Opinions about the Vietnam War generally lean toward option 2, mostly because there was no "them' to fight, just a concept: communism; it's much harder to destroy an idea with heavy machinery than it is to kill a "them". But since all that artillery is out, and we took the time to train all those soldiers to destroy things, someone must get hurt or else it would all be a waste. In Full Metal Jacket, directed by Stanley Kubrick, Leonard Lawrence, nicknamed "Gomer Pyle" by his Sergeant, represents some of the damage Vietnam caused. Pyle is presented as an overweight, slaking, mess of a man, who is in no way fit to be a soldier. After being screamed at by the sergeant, beaten by his fellow trainees, and whipped into enough shape to pass the academy training and be promoted to a field soldier, Pyle has a mental breakdown and is found in the bathroom after lights out with a loaded M14 riffle. His squad leader attempts to calm him down peaceably, but the Sergeant comes in and orders Pyle to obey which triggers Pyle's inner murderer. Pyle first kills the Sergeant, then himself.
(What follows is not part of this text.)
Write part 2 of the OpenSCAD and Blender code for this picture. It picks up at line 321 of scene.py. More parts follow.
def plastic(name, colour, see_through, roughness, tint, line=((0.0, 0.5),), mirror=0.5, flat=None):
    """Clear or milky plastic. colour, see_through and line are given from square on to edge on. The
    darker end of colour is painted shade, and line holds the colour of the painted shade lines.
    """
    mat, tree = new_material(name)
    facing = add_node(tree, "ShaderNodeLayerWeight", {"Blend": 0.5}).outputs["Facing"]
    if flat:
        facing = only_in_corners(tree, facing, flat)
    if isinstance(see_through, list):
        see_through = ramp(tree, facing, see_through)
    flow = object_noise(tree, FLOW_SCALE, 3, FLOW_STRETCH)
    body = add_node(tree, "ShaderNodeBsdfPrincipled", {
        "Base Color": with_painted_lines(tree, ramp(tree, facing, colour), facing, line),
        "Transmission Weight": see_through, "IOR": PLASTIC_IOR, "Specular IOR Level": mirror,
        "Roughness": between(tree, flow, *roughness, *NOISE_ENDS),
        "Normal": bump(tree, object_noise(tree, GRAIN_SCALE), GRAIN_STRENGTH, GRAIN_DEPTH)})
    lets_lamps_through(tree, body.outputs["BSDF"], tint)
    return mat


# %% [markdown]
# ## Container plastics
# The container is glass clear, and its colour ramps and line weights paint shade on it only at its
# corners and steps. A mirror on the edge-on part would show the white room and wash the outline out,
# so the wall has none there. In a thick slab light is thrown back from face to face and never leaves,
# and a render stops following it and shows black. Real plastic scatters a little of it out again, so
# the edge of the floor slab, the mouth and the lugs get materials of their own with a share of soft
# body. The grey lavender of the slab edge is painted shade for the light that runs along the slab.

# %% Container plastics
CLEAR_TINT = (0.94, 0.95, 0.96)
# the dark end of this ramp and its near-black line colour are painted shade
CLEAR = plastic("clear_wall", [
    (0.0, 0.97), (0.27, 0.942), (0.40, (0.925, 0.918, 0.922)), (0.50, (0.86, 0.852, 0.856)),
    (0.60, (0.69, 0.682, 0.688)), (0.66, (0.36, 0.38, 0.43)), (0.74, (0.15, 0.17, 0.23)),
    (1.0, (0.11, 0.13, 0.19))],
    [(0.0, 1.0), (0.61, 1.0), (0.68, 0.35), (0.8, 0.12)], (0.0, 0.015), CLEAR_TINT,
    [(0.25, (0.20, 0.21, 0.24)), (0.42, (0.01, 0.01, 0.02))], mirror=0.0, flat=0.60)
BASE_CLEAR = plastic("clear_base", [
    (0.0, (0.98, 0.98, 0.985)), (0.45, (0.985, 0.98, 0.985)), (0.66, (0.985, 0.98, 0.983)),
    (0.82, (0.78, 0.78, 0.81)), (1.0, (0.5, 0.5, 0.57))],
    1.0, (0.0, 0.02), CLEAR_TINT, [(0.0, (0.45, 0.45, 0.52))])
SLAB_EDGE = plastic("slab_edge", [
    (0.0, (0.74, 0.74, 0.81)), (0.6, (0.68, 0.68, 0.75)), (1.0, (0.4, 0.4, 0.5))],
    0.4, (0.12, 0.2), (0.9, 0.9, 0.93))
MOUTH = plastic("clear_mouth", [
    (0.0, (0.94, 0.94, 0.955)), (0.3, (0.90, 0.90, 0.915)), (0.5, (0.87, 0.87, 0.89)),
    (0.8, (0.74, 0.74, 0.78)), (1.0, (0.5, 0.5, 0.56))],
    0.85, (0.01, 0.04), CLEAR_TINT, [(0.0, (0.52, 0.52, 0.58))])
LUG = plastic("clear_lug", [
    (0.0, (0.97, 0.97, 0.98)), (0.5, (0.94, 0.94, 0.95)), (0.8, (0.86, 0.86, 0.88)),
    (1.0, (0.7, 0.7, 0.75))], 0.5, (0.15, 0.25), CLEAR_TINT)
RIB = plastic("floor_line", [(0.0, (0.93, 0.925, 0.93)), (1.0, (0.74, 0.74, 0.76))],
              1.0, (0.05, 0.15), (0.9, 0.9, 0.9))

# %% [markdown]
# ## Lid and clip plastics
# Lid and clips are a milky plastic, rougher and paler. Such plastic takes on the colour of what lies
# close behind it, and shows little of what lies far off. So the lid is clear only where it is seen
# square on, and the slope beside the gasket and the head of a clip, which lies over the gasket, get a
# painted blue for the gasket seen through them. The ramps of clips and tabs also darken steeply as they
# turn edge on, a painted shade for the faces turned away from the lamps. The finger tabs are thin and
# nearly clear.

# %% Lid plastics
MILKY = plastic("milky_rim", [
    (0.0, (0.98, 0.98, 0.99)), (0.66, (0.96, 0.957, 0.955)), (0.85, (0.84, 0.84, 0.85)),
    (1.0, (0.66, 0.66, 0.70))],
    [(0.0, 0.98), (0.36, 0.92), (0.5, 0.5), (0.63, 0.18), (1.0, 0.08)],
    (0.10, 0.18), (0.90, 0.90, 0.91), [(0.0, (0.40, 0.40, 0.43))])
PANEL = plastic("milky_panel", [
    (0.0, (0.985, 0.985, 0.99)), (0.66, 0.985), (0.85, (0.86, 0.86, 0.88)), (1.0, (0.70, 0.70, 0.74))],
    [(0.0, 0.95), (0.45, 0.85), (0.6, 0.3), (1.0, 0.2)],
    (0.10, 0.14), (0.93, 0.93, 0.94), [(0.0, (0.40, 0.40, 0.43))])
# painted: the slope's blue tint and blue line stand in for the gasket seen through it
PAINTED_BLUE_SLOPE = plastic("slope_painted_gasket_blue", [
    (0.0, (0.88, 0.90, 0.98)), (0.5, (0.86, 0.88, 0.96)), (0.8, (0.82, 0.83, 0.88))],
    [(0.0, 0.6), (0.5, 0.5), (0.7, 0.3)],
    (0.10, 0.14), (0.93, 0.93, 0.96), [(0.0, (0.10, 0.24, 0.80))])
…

Vietnam didn't receive much back home support, however World War II was a whole different story. During World War II there was a very clear "us" and a very clear "them" so the soldiers had the American people's support, however that didn't make the mental decay that soldiers experienced any less merciless. In Slaughterhouse 5 by Kurt Vonnegut, Billy Pilgrim is a skinny, awkward boy, also unfit to be a soldier. When he gets back from the war he has become "unstuck in time". He is unable to grip his own reality or have a sense of place in his life.
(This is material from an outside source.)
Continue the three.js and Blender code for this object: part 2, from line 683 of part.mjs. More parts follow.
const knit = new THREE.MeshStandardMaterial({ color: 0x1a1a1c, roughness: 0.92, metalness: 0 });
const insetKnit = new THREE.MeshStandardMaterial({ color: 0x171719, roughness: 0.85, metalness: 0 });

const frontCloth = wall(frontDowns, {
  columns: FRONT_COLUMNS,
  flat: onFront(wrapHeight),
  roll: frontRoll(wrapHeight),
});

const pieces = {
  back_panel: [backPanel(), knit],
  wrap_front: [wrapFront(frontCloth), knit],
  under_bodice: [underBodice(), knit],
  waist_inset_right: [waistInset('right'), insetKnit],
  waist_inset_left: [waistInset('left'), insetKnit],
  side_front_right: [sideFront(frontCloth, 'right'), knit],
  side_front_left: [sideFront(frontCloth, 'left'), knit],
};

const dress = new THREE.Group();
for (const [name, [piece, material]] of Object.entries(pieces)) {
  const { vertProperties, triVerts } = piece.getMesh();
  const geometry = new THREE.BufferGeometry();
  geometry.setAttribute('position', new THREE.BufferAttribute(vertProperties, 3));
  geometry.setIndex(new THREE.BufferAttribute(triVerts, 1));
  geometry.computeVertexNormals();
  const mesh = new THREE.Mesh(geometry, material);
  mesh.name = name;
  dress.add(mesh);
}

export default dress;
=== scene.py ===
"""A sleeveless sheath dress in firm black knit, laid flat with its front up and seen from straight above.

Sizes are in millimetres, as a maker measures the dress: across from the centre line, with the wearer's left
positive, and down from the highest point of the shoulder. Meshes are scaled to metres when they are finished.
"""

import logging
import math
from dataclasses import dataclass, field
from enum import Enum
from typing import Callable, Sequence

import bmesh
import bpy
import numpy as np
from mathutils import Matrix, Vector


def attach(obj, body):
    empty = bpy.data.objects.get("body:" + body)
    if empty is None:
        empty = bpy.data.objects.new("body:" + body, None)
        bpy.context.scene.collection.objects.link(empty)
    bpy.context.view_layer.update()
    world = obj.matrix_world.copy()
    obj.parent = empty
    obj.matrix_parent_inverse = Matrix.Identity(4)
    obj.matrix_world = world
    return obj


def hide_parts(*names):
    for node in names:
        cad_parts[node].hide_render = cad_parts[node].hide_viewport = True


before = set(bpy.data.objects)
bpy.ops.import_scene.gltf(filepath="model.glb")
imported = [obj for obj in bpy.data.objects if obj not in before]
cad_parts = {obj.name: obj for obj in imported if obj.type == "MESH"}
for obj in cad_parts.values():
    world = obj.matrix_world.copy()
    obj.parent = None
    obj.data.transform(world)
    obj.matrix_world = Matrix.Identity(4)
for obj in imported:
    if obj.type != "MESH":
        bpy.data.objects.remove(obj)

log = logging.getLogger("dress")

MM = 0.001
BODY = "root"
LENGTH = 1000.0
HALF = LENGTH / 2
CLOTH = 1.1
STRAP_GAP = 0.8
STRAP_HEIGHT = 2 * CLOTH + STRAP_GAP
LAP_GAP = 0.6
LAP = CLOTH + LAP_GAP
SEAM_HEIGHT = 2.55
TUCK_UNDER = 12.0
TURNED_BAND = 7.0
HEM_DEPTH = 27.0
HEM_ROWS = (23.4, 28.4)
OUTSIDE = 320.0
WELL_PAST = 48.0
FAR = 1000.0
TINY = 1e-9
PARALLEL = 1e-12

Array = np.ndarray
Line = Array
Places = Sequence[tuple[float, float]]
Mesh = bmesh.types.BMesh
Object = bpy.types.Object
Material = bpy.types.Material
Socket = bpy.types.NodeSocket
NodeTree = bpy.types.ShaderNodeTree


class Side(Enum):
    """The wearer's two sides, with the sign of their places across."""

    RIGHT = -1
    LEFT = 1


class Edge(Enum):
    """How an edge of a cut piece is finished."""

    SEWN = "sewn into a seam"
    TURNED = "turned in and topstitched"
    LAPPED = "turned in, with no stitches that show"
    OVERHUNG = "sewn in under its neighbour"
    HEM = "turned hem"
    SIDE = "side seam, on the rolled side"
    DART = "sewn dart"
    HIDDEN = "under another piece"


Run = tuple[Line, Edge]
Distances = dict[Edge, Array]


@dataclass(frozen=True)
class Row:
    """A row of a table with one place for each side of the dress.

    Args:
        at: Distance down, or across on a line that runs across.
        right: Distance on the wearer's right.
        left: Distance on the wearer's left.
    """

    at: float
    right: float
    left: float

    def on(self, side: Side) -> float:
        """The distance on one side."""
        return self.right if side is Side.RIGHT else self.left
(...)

Slaughterhouse 5 and Full Metal Jacket both show the way war, in an attempt to get boys to grow up and become men, instead objectifies humans and deteriorates their minds. The idea of a perfect soldier: a killing machine who will follow orders blindly with a humanity so minute it sometimes can result in the mind wanting to get rid of itself (in Pyle's case, convincing himself to commit suicide). An irony in both Slaughterhouse 5 and Full Metal Jacket is that both Pyle and Pilgrim came into the military decent human beings, yet unfit soldiers and came out of it better soldiers unable to deal with humanity. Pyle's inability to cope with his changed self led to his suicide, while Pilgrim's inability to cope just leaves him with a lack of free will and a sense of hopelessness. So it goes.